L'identité renforce la politique

Pour la malienne Zakiyatou Oualett Halatine, son mandat en tant que ministre dans le Gouvernement du Mali a été le dernier échelon qu'elle rêvait d'atteindre. Pour y parvenir, elle a compté sur le soutien des autres et s'est aidée des systèmes existants. Ainsi, cette jeune nomade sans le sou, comme elle aime se décrire, a reçu à 15 ans une bourse prestigieuse, avant de devenir ingénieure, puis politicienne spécialisée dans la défense des droits des peuples autochtones.

Le soutien de sa famille lui a fourni la force nécessaire. De sa mère, elle a appris que lorsque l'on veut faire quelque chose, il faut le faire bien du début à la fin, et de son père, elle a appris à s'élever au-dessus des préjudices.

« Si quelqu'un vous dit que vous n'êtes qu'une pauvre femme, dites oui. J'ai deux mains, deux pieds, et une tête. Et combien en ont les hommes ? »
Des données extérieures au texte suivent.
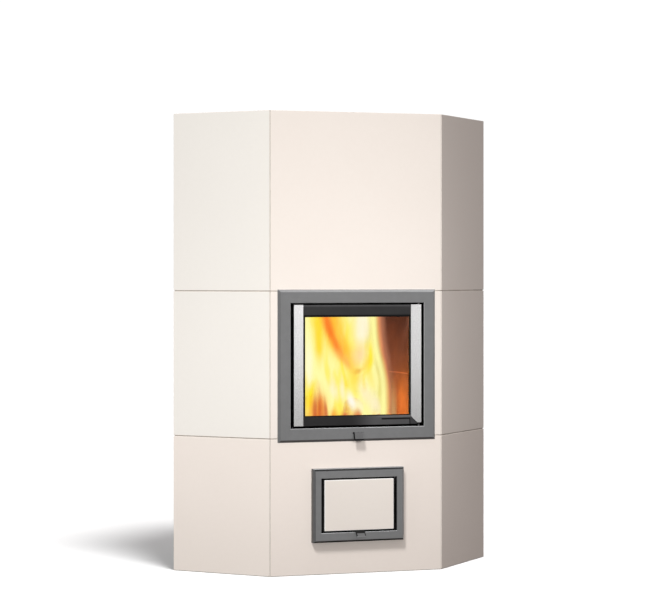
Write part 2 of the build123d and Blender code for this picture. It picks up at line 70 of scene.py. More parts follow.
# ------------------------------------------------------------------ materials
class M:
    """A small helper around one Principled material."""

    def __init__(self, name):
        self.mat = bpy.data.materials.new(name)
        self.mat.use_nodes = True
        self.nt = self.mat.node_tree
        self.nt.nodes.clear()
        self.out = self.node("ShaderNodeOutputMaterial")
        self.p = self.node("ShaderNodeBsdfPrincipled")
        self.link(self.p.outputs[0], self.out.inputs[0])
        self.tc = self.node("ShaderNodeTexCoord")
        self.obj = self.tc.outputs["Object"]

    def node(self, kind):
        return self.nt.nodes.new(kind)

    def link(self, a, b):
        self.nt.links.new(a, b)

    def set(self, **kw):
        for k, v in kw.items():
            self.p.inputs[k.replace("_", " ")].default_value = v
        return self

    def mapped(self, scale=(1, 1, 1), rot=(0, 0, 0), loc=(0, 0, 0), src=None):
        n = self.node("ShaderNodeMapping")
        n.inputs["Scale"].default_value = scale
        n.inputs["Rotation"].default_value = rot
        n.inputs["Location"].default_value = loc
        self.link(src or self.obj, n.inputs["Vector"])
        return n.outputs[0]

    def noise(self, scale, detail=3.0, rough=0.5, dist=0.0, vec=None):
        n = self.node("ShaderNodeTexNoise")
        n.inputs["Scale"].default_value = scale
        n.inputs["Detail"].default_value = detail
        n.inputs["Roughness"].default_value = rough
        n.inputs["Distortion"].default_value = dist
        self.link(vec or self.obj, n.inputs["Vector"])
        return n.outputs["Fac"]

    def voronoi(self, scale, feature="F1", vec=None, rand=1.0):
        n = self.node("ShaderNodeTexVoronoi")
        n.feature = feature
        n.inputs["Scale"].default_value = scale
        n.inputs["Randomness"].default_value = rand
        self.link(vec or self.obj, n.inputs["Vector"])
        return n.outputs["Distance"]

    def ramp(self, fac, stops, ease="LINEAR"):
        n = self.node("ShaderNodeValToRGB")
        n.color_ramp.interpolation = ease
        e = n.color_ramp.elements
        while len(e) < len(stops):
            e.new(0.5)
        for el, (pos, col) in zip(e, stops):
            el.position = pos
            el.color = (*col, 1.0) if len(col) == 3 else col
        self.link(fac, n.inputs["Fac"])
        return n.outputs["Color"]

    def remap(self, v, a, b, c, d, smooth=False):
        n = self.node("ShaderNodeMapRange")
        n.interpolation_type = "SMOOTHSTEP" if smooth else "LINEAR"
        for k, x in zip(("From Min", "From Max", "To Min", "To Max"), (a, b, c, d)):
            n.inputs[k].default_value = x
        self.link(v, n.inputs["Value"])
        return n.outputs[0]

    def math(self, op, a, b=None):
        n = self.node("ShaderNodeMath")
        n.operation = op
        for i, v in enumerate((a, b)):
            if v is None:
                continue
            if isinstance(v, (int, float)):
                n.inputs[i].default_value = v
            else:
                self.link(v, n.inputs[i])
        return n.outputs[0]

    def mix(self, fac, a, b, mode="MIX"):
        n = self.node("ShaderNodeMix")
        n.data_type = "RGBA"
        n.blend_type = mode
        if isinstance(fac, (int, float)):
            n.inputs[0].default_value = fac
        else:
            self.link(fac, n.inputs[0])
        for i, v in ((6, a), (7, b)):
            if isinstance(v, tuple):
                n.inputs[i].default_value = (*v, 1.0)
            else:
                self.link(v, n.inputs[i])
        return n.outputs[2]

    def split(self, src=None):
        n = self.node("ShaderNodeSeparateXYZ")
        self.link(src or self.obj, n.inputs[0])
        return n.outputs

    def colour(self, c):
        self.link(c, self.p.inputs["Base Color"])
        return self

    def rough(self, v):
        self.link(v, self.p.inputs["Roughness"])
        return self

    def bump(self, height, strength, distance, chain=None):
        n = self.node("ShaderNodeBump")
        n.inputs["Strength"].default_value = strength
        n.inputs["Distance"].default_value = distance
        self.link(height, n.inputs["Height"])
        if chain is not None:
            self.link(chain, n.inputs["Normal"])
        self.link(n.outputs[0], self.p.inputs["Normal"])
        return n.outputs[0]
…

Joenia Wapichana s'est imposée comme chef de file à plusieurs reprises. Cette membre de la communauté des Wapichana au Brésil a été la première femme autochtone à devenir avocate et la première représentante élue dans le gouvernement brésilien. Lauréate du Prix des Nations Unies pour les droits de l'homme de 2018, Joenia Wapichana a utilisé sa notoriété pour défendre les droits des autochtones et les droits des femmes au Brésil et sur la scène mondiale. Selon elle, sa « dualité » – en tant que femme et qu'autochtone – lui a donné une perspective et une force uniques.

« Je suis ici parce que je sais qui je suis. Je suis ici parce que je connais mon peuple. Je sais où je veux aller et nous faisons tous partie de cette planète. Nous devons protéger les terres des autochtones et leurs droits. »

Chaque année le 9 août, plus de 370 millions d'autochtones vivant dans 90 pays différents sont mis à l'honneur grâce à la Journée internationale des peuples autochtones.